Developed by the IETF, IPv6 promises easier administration, tighter security and an enhanced addressing scheme over IPv4, the Internet's current protocol. IPv6, which uses a 128-bit addressing scheme, supports a virtually limitless number of uniquely identified systems on the 'Net, while IPv4 supports only a few billion systems because it uses a 32-bit addressing scheme.

Moonv6 testers -- which included about 30 network engineers from vendors, UNH and the Defense Department -- found configuration issues with several IPv6 applications, participants say.

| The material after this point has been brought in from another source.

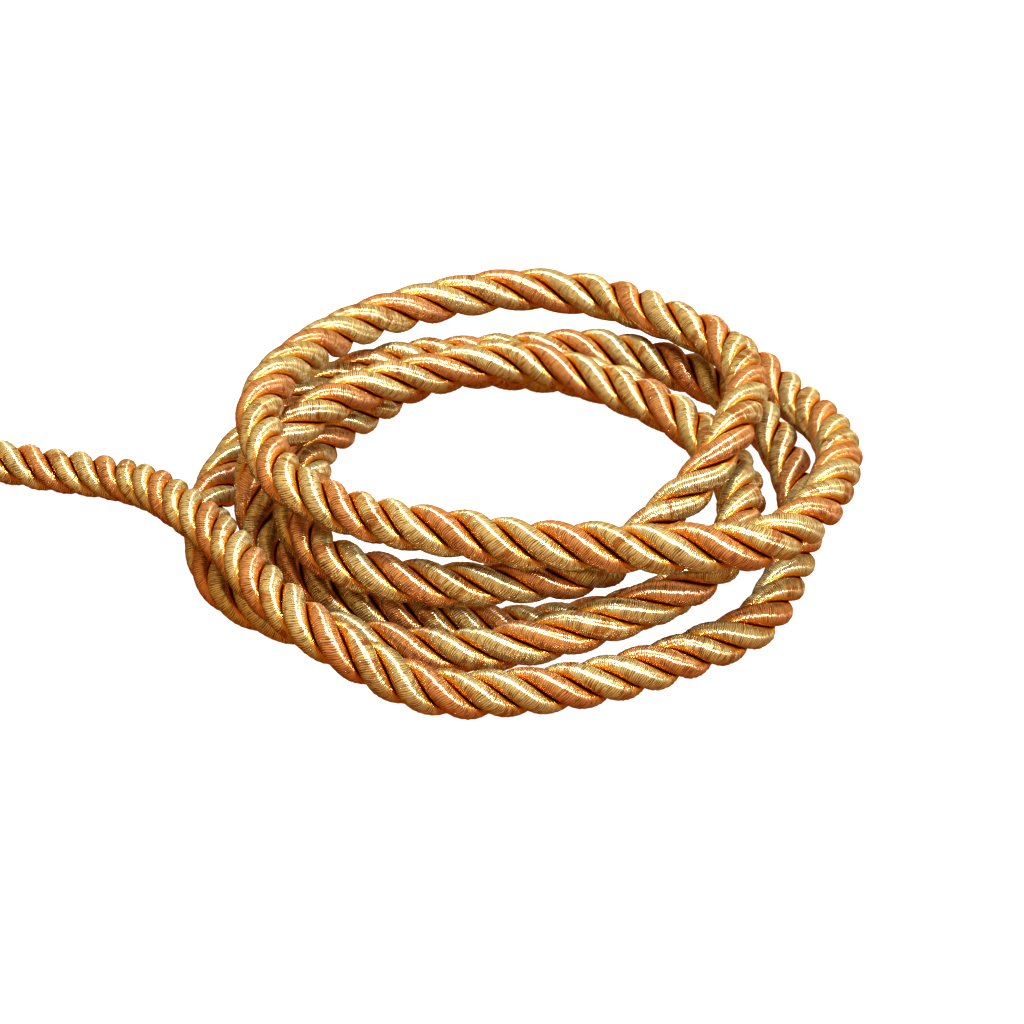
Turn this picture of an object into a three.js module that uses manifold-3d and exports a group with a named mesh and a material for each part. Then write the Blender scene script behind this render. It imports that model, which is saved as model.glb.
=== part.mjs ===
// Twisted cord trim: one length of three-ply furnishing cord, lying in a loose flat coil.
// Millimetres, +Z up, the floor is z = 0, and the view of the front looks along +Y.
import * as THREE from 'three';
import { mergeVertices } from 'three/addons/utils/BufferGeometryUtils.js';
import Module from 'manifold-3d';

// The coil: its turns go clockwise, seen from above, from the hidden end at the back right.
const COIL_CENTRE = { x: 20.4, y: -2.5 };
const FIRST_BEARING = 45; // degrees clockwise from +Y
const BEARING_STEP = 15;
// The tables' heights are those of a round cord on the floor. Its own weight presses it this much flatter.
const PRESSED = 0.3;
const HIDDEN_END = { x: 36.5, y: 49.5, height: 4 };

// One row a turn: how far out from the coil's centre the cord runs, and how high, at each bearing.
const TURNS = [
  { // over the right end, along the front on top of all, and round the back as the outermost loop
    reach: [59.5, 56.5, 55, 54, 53.5, 54, 53.5, 47, 41, 39, 37.5, 39,
      41.5, 44.5, 44.5, 45, 45, 46, 49.5, 53.5, 58, 61.5, 59.5, 51.5],
    height: [4, 5, 8.5, 12.5, 16.5, 18.5, 20.5, 21.5, 21, 21, 21, 21,
      21, 21.5, 21, 20.5, 19.5, 17, 14, 11.5, 9.5, 8.5, 9, 12.5],
  },
  { // down across the right end, under the first turn, and round inside on the floor
    reach: [50, 45, 40, 36.5, 35, 33.5, 31.5, 33.5, 36.5, 37, 39.5, 42,
      44, 43, 39.5, 36.5, 39, 39, 39, 40, 38, 36, 35.5, 36],
    height: [13, 15, 17.5, 20, 20.5, 18, 14, 12.5, 12.5, 12.5, 12.5, 12.5,
      12.5, 12, 10.5, 5, 4, 4, 4, 5, 6.5, 6.5, 6.5, 6],
  },
  { // on the floor along the front, and up over the second turn at the back
    reach: [36.5, 37, 37.5, 38, 38, 37.5, 38, 38, 38, 38.5, 38.5, 40,
      43, 45, 46, 45.5, 38.5, 35.5, 32.5, 31, 30, 29.5, 28, 27.5],
    height: [4.5, 4, 4, 4, 4, 4, 4, 4, 4, 4, 4, 4,
      4, 4, 4, 10, 13.5, 13, 12.5, 12, 12.5, 12.5, 12, 11.5],
  },
  { // down to the floor across the front, and round the back outside the second turn
    reach: [27.5, 28.5, 30.5, 33, 37, 41, 44.5, 45, 45.5, 46.5, 47, 49,
      52.5, 56.5, 55.5, 53.5, 51.5, 50.5, 50, 48.5, 46, 45.5, 48.5, 49.5],
    height: [11.5, 12, 12, 12.5, 12.5, 12.5, 12, 10.5, 9, 7, 4.5, 4,
      4, 4, 4, 4, 4, 4, 4, 4, 4, 4, 4, 4],
  },
  { // round the right end, along the front outside all, and up over the fourth turn
    reach: [49.5, 48.5, 47.5, 47.5, 48.5, 50, 53, 52.5, 53.5, 55, 58.5, 61, 58.5, 56],
    height: [4, 4, 4, 4, 4, 4, 4, 4, 4, 4, 5.5, 12.5, 14, 13],
  },
];

// The free end, from the coil's left side down to the floor and away.
const TAIL = [
  { x: -56.5, y: -16.5, height: 12 },
  { x: -63, y: -7, height: 9.5 },
  { x: -70, y: 0.5, height: 6.5 },
  { x: -77, y: 4.5, height: 5 },
  { x: -84, y: 7.5, height: 4 },
  { x: -91, y: 9.5, height: 4 },
  { x: -98, y: 11, height: 4 },
];

// How the cord is twisted and how thick it is, by the length along it.
const LAY = [
  { along: 0, turns: 0.3, girth: 8 },
  { along: 40, turns: 2.05, girth: 8.1 },
  { along: 75, turns: 3.45, girth: 8.3 },
  { along: 100, turns: 4.6, girth: 8.4 },
  { along: 130, turns: 6, girth: 8.3 },
  { along: 155, turns: 7.2, girth: 8.1 },
  { along: 175, turns: 8.4, girth: 8 },
  { along: 195, turns: 9.5, girth: 8 },
  { along: 215, turns: 10.35, girth: 8.1 },
  { along: 240, turns: 11.35, girth: 8.1 },
  { along: 270, turns: 12.5, girth: 8.2 },
  { along: 300, turns: 13.65, girth: 8.3 },
  { along: 325, turns: 14.7, girth: 8 },
  { along: 355, turns: 16, girth: 7.7 },
  { along: 385, turns: 17.05, girth: 7.5 },
  { along: 430, turns: 19.15, girth: 7.6 },
  { along: 470, turns: 21.1, girth: 7.7 },
  { along: 505, turns: 22.85, girth: 7.9 },
  { along: 535, turns: 24.45, girth: 8 },
  { along: 580, turns: 26.9, girth: 7.9 },
  { along: 665, turns: 31.3, girth: 7.8 },
  { along: 700, turns: 33.25, girth: 7.8 },
  { along: 750, turns: 35.55, girth: 7.7 },
  { along: 790, turns: 37.4, girth: 7.7 },
  { along: 825, turns: 38.95, girth: 7.8 },
  { along: 850, turns: 40, girth: 7.8 },
  { along: 885, turns: 41.7, girth: 7.8 },
  { along: 925, turns: 43.55, girth: 7.7 },
  { along: 950, turns: 44.7, girth: 7.8 },
  { along: 975, turns: 45.9, girth: 7.9 },
  { along: 1000, turns: 47.1, girth: 8 },
  { along: 1045, turns: 48.95, girth: 8.2 },
  { along: 1090, turns: 51.3, girth: 8.3 },
  { along: 1130, turns: 53.3, girth: 8 },
  { along: 1165, turns: 54.75, girth: 7.8 },
  { along: 1200, turns: 56.4, girth: 7.9 },
  { along: 1235, turns: 58.25, girth: 8 },
  { along: 1270, turns: 60.15, girth: 7.9 },
  { along: 1295, turns: 61.5, girth: 7.8 },
  { along: 1330, turns: 63.65, girth: 7.8 },
  { along: 1400, turns: 68.2, girth: 7.8 },
];

// The cord's cross-section: each of three plies has a broad crown, and a deep groove parts it from the next.
const PLIES = 3;
const CROWN_REACH = 1; // as a share of the cord's radius
const CROWN_HALF_ANGLE = 20; // degrees
const GROOVE_REACH = 0.58;
const STEPS_PER_TURN = 9;
const CURVE_DIVISIONS = 6000;

const radians = THREE.MathUtils.degToRad;

/** The points the cord's centre line goes through, from its hidden end to the end of its tail. */
function routePoints() {
  const coilPoints = TURNS.flatMap(({ reach }) => reach);
  const coilHeights = TURNS.flatMap(({ height }) => height);
  const coil = coilPoints.map((reach, i) => {
    const bearing = radians(FIRST_BEARING + BEARING_STEP * i);
    return {
      x: COIL_CENTRE.x + reach * Math.sin(bearing),
      y: COIL_CENTRE.y + reach * Math.cos(bearing),
      height: coilHeights[i],
    };
  });
  const placed = ({ x, y, height }) => new THREE.Vector3(x, y, height - PRESSED);
  const moved = ({ x, y, height }) => placed({ x: x + COIL_CENTRE.x, y: y + COIL_CENTRE.y, height });
  return [moved(HIDDEN_END), ...coil.map(placed), ...TAIL.map(moved)];
}

/** The value of one column of the lay table at another's value, in a straight line between rows. */
function fromLay(column, by, value) {
  const last = LAY.length - 1;
  const after = THREE.MathUtils.clamp(LAY.findIndex((row) => row[by] > value), 1, last);
  const [low, high] = [LAY[after - 1], LAY[after]];
  const share = (value - low[by]) / (high[by] - low[by]);
  return THREE.MathUtils.lerp(low[column], high[column], share);
}

/** The three-lobed outline of the cord, for a radius of 1, with its first crown towards +X. */
function cordSection() {
  const outline = [];
  const corner = (reach, degrees) => {
    outline.push(new THREE.Vector2(reach * Math.cos(radians(degrees)), reach * Math.sin(radians(degrees))));
  };
  const plyAngle = 360 / PLIES;
  for (let ply = 0; ply < PLIES; ply += 1) {
    corner(CROWN_REACH, ply * plyAngle - CROWN_HALF_ANGLE);
    corner(CROWN_REACH, ply * plyAngle + CROWN_HALF_ANGLE);
    corner(GROOVE_REACH, (ply + 0.5) * plyAngle);
  }
  return new THREE.Shape(outline);
}

/** The cord as one closed surface: a straight bar of the section, twisted and laid along the route. */
function twistedCord() {
  const route = new THREE.CatmullRomCurve3(routePoints(), false, 'centripetal');
  route.arcLengthDivisions = CURVE_DIVISIONS;
  const length = route.getLength();
  const firstTurn = fromLay('turns', 'along', 0);
  const turns = fromLay('turns', 'along', length) - firstTurn;
  const steps = Math.round(turns * STEPS_PER_TURN);
  const bar = new THREE.ExtrudeGeometry(cordSection(), { depth: turns, steps, bevelEnabled: false });
  const corners = bar.getAttribute('position');
  const up = new THREE.Vector3(0, 0, 1);
  const corner = new THREE.Vector3();
  for (let i = 0; i < corners.count; i += 1) {
    corner.fromBufferAttribute(corners, i);
    const turn = firstTurn + corner.z;
    const along = THREE.MathUtils.clamp(fromLay('along', 'turns', turn), 0, length);
    const centre = route.getPointAt(along / length);
    const onward = route.getTangentAt(along / length);
    const across = new THREE.Vector3().crossVectors(onward, up).normalize();
    const over = new THREE.Vector3().crossVectors(across, onward);
    const reach = (Math.hypot(corner.x, corner.y) * fromLay('girth', 'along', along)) / 2;
    const angle = Math.atan2(corner.y, corner.x) + 2 * Math.PI * turn;
    centre.addScaledVector(over, reach * Math.cos(angle)).addScaledVector(across, reach * Math.sin(angle));
    corners.setXYZ(i, centre.x, centre.y, centre.z);
  }
  return bar;
}

const wasm = await Module();
wasm.setup();

/** A closed solid from a three.js geometry, with its shared corners merged. */
function solidOf(geometry) {
  const bare = geometry.clone();
  bare.deleteAttribute('normal');
  bare.deleteAttribute('uv');
  const welded = mergeVertices(bare);
  return new wasm.Manifold(new wasm.Mesh({
    numProp: 3,
    vertProperties: new Float32Array(welded.getAttribute('position').array),
    triVerts: new Uint32Array(welded.getIndex().array),
  }));
}

/** A three.js geometry from a closed solid. */
function geometryOf(solid) {
  const { vertProperties, triVerts } = solid.getMesh();
  const geometry = new THREE.BufferGeometry();
  geometry.setAttribute('position', new THREE.BufferAttribute(vertProperties, 3));
  geometry.setIndex(new THREE.BufferAttribute(triVerts, 1));
  geometry.computeVertexNormals();
  return geometry;
}

/** The space under the floor, which the crowns that lie on it are flattened against. */
function underFloor() {
  const wide = 400;
  const deep = 10;
  return new THREE.BoxGeometry(wide, wide, deep).translate(0, 0, -deep / 2);
}

const cord = new THREE.Mesh(
  geometryOf(solidOf(twistedCord()).subtract(solidOf(underFloor()))),
  new THREE.MeshStandardMaterial({ color: 0xc99a5b, roughness: 0.4, metalness: 0 }),
);
cord.name = 'twisted_cord';

const cordTrim = new THREE.Group();
cordTrim.add(cord);

export default cordTrim;
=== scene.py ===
"""Twisted cord trim: a length of three-ply gimped furnishing cord, lying in a loose flat coil.

The cord's route, twist and thickness repeat the part's own tables, in millimetres. Every mesh is made in
metres.
"""
import logging
import math
from dataclasses import dataclass, field
from enum import Enum

import bpy
import numpy as np
from mathutils import Euler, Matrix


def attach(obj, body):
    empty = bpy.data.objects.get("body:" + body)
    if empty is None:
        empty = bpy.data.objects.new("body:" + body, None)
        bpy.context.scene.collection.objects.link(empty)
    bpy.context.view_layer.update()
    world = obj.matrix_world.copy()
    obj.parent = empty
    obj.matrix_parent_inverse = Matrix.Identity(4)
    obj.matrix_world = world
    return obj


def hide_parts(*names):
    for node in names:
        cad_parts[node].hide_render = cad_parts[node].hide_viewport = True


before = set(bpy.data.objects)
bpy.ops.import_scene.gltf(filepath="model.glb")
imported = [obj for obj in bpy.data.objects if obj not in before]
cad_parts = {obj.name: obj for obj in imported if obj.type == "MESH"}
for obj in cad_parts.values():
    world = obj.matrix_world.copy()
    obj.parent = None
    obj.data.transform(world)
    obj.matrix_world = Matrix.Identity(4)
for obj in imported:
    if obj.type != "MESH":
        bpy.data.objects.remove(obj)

LOG = logging.getLogger("cord_trim")
MM = 0.001
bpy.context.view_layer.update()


def linear(hex_colour: str) -> tuple[float, float, float, float]:
    """Turns an sRGB hex colour into linear light.

    Args:
        hex_colour: Six hex digits, such as "C98850".

    Returns:
        Red, green, blue and an alpha of 1.
    """
    parts = [int(hex_colour[i:i + 2], 16) / 255 for i in (0, 2, 4)]
    light = [p / 12.92 if p <= 0.04045 else ((p + 0.055) / 1.055) ** 2.4 for p in parts]
    return (*light, 1.0)


MATH = "ShaderNodeMath"
MIX = "ShaderNodeMix"
NOISE = "ShaderNodeTexNoise"
EASE = "ShaderNodeMapRange"
SET_POSITION = "GeometryNodeSetPosition"
STORE = "GeometryNodeStoreNamedAttribute"
SMOOTH = "SMOOTHSTEP"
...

"There were lots of configuration and stability issues with VoIP," says Gerard Goubert, voice and wireless manager at the UNH lab. "From our side, the network was fine but some remote sites had problems."

Goubert says the VoIP configuration problems were expected because the technology is so new.

"It was mostly just configuration of the test equipment so it would fit into the scenario we were trying to test," Goubert says. "It was nothing strange or abnormal."

Getting VoIP to work over IPv6 is important, says Mark Fishburn, vice president for technical strategy at Spirent Communications PLC, which provides test methodology and equipment to Moonv6.

"The No. 1 service that service providers intend to deploy next year is voice-based services, and (IPv6) could be an important element of that," Fishburn says. "IPv6 is real for us because service providers are testing it, and equipment manufacturers are putting it into their products."

Moonv6 testers found some firewalls were not implementing IPv6 stateful functionality requirements correctly and that some IPv6 applications didn't support user authentication.

But the IPv6 multicasting tests went smoothly.

"Once we had it all configured, multicast worked on the first try and we ran it for several days straight," Goubert says. "I was very impressed. We had 13 machines running multicast."

Moonv6 participants also ran the first test of iSCSI, an emerging network back-up and storage protocol, over IPv6. Microsoft engineers involved in the iSCSI test formatted and mounted a remote disc over IPv6 using iSCSI and then copied files to it as if it were a local disc. Four discs were connected at once.

Moonv6 organizers say network vendors need to refine their IPv6 implementations to improve the interoperability of their products with those from other companies. However, they say they have discovered no major technical roadblocks for IPv6 deployment.

"The major hurdles that we've encountered are more configuration-related than protocol-related," Williamsen says. "But users are going to have to learn IPv6. It's not a simple transition."

Williamsen says continued IPv6 conformance testing will make it easier for enterprise network managers to deploy IPv6 applications.

"There's a great need for future testing in firewalls, security, IPSec and newer applications like (Session Initiation Protocol), multicast and streaming video," Williamsen says.

The current round of tests ran from Oct. 30 until Nov. 12.